Mateusz Bagiński comments on Five Hinge‑Questions That Decide Whether AGI Is Five Years Away or Twenty

Mateusz Bagiński 7 May 2025 10:28 UTC
4 points
1
I think the author meant that they achieve higher scores on the FrontierMath benchmark.
- O O 9 May 2025 16:02 UTC
  2 points
  1
  Parent
  Do they? I thought they do well on the easier section
  - RogerDearnaley 26 May 2025 3:50 UTC
    2 points
    0
    Parent
    Terrence Tao (who should be position to know) was involved in evaluating the o1 model (which is by now somewhat dated). In the context of acting as a research assistant, he described it as equivalent to a “mediocre but not entirely incompetent” graduate student. That’s not “better than basically all human mathematicians” — but it’s also not so very far off, if it’s about as good as the grade of gradate students that Terrence Tao has access to as research assistants.
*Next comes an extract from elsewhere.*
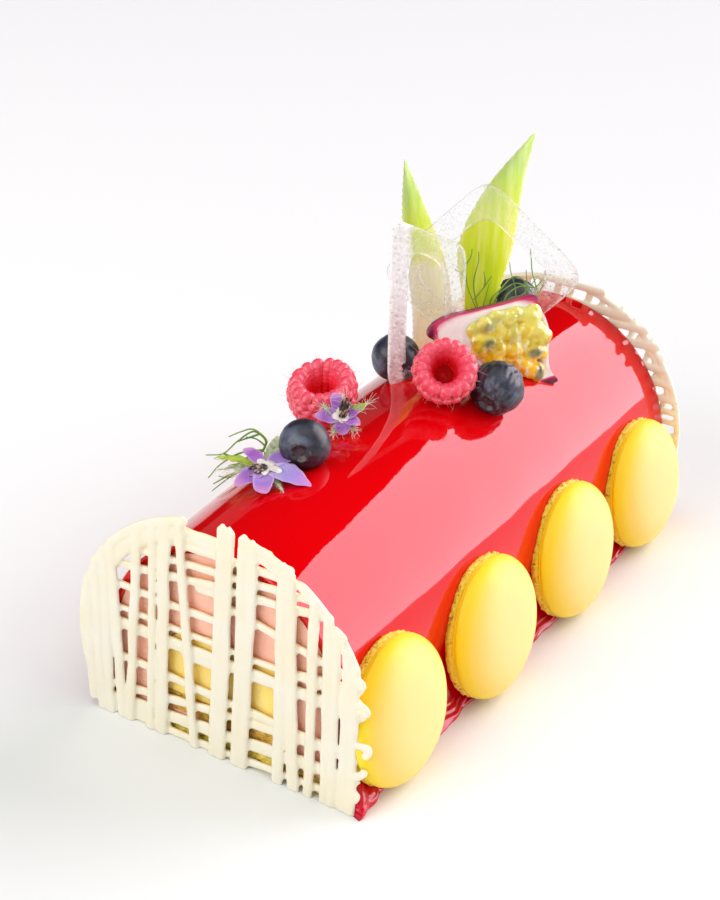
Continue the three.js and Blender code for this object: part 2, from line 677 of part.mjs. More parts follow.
// The first sprig lies behind the front flower; the second stands just behind the rear ring, and
// its points are across and up from that ring's foot.
const FRONDS = [
  [
    [[-21, -48.5, 62], [-21.5, -49, 67], [-22, -49.5, 71.5]],
    [[-22, -49.5, 71], [-21, -50, 76], [-23.5, -52.8, 79.5], [-30, -56.5, 76.5]],
    [[-22, -49.5, 71], [-23.4, -52, 76.8], [-28, -55.2, 75], [-35.6, -59.8, 70.6]],
    [[-22, -49.5, 71], [-26.5, -52.5, 71], [-31.5, -57.2, 71]],
    [[-22, -49.5, 71], [-27, -53, 68], [-31.5, -57, 64.5], [-34.6, -61, 59.4]],
    [[-22, -49.5, 71], [-27.5, -53.5, 70], [-32, -57.8, 66], [-34.4, -61, 61.4]],
  ],
  [
    [[4, 70.5], [-1, 80], [-5, 90], [-7, 98]],
    [[4, 70.5], [0.5, 82], [-0.5, 91], [-2.5, 98.6]],
    [[4, 70.5], [6, 82], [3.5, 88], [2, 93.5]],
    [[4, 70.5], [7, 83], [8.5, 91], [7.3, 99.5]],
    [[4, 70.5], [11, 82], [15, 92], [14.6, 104]],
    [[4, 70.5], [13, 80], [18, 88], [20, 97]],
    [[4, 70.5], [0, 78], [7, 86], [14, 86.5]],
  ].map((points) => points.map(([across, z]) => behindRing(SUGAR_RINGS[1], across, z))),
];

function behindRing({ foot, azimuth }, across, z) {
  const a = rad(azimuth);
  return [foot[0] + across * Math.cos(a) - FROND_SETBACK * Math.sin(a),
    foot[1] + across * Math.sin(a) + FROND_SETBACK * Math.cos(a), z];
}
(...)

    - Mo Putera 26 May 2025 4:21 UTC
      5 points
      3
      Parent
      To add a bit of nuance/context, here’s what Tao said:
      In https://chatgpt.com/share/94152e76-7511-4943-9d99-1118267f4b2b I gave the new model a challenging complex analysis problem (which I had previously asked GPT4 to assist in writing up a proof of in https://chatgpt.com/share/63c5774a-d58a-47c2-9149-362b05e268b4 ). Here the results were better than previous models, but still slightly disappointing: the new model could work its way to a correct (and well-written) solution *if* provided a lot of hints and prodding, but did not generate the key conceptual ideas on its own, and did make some non-trivial mistakes.
      The experience seemed roughly on par with trying to advise a mediocre, but not completely incompetent, (static simulation of a) graduate student. However, this was an improvement over previous models, whose capability was closer to an actually incompetent (static simulation of a) graduate student.
      It may only take one or two further iterations of improved capability (and integration with other tools, such as computer algebra packages and proof assistants) until the level of “(static simulation of a) competent graduate student” is reached, at which point I could see this tool being of significant use in research level tasks. (2/3)
      More on the “static simulation” part:
      I am belatedly realizing that in my attempts to describe my evaluation of the capability of an AI tool, I inadvertently gave the incorrect (and potentially harmful) impression that human graduate students could be reductively classified according to a static, one dimensional level of “competence”. This was not my intent at all; and I would therefore like to make the following clarifying remarks.
      Firstly, the ability to contribute to an existing research project is only one aspect of graduate study, and a relatively minor one at that. A student who is not especially effective in this regard, but excels in other dimensions such as creativity, independence, curiosity, exposition, intuition, professionalism, work ethic, organization, or social skills can in fact end up being a far more successful and impactful mathematician than one who is proficient at assigned technical tasks but has weaknesses in other areas.
      Secondly, and perhaps more importantly, human students learn and grow during their studies, and areas in which they initially struggle with can become ones in which they are quite proficient at after a few years; and personally I find being able to assist students in such transitions to be one of the most rewarding aspects of my profession. In contrast, while modern AI tools have some ability to incorporate feedback into their responses, each individual model does not truly have the capability for long term growth, and so can be sensibly evaluated using static metrics of performance. However, I believe such a fixed mindset is not an appropriate framework for judging human students, and I apologize for conveying such an impression.
      These additional remarks by Tao on long-term growth and non-problem-solving skills relevant to mathematical excellence are what I think of when I consider the hypothetical that math AIs are maxing out FrontierMath Tier 4 and yet still nowhere near revolutionising pure math, which I think is increasingly plausible, cf. all the posts sharing this one’s vibe. (Writing this publicly to revisit in case I’m wrong, which would be great; unlike say Gowers, I do want agentic artificial super-mathematicians of all kinds.)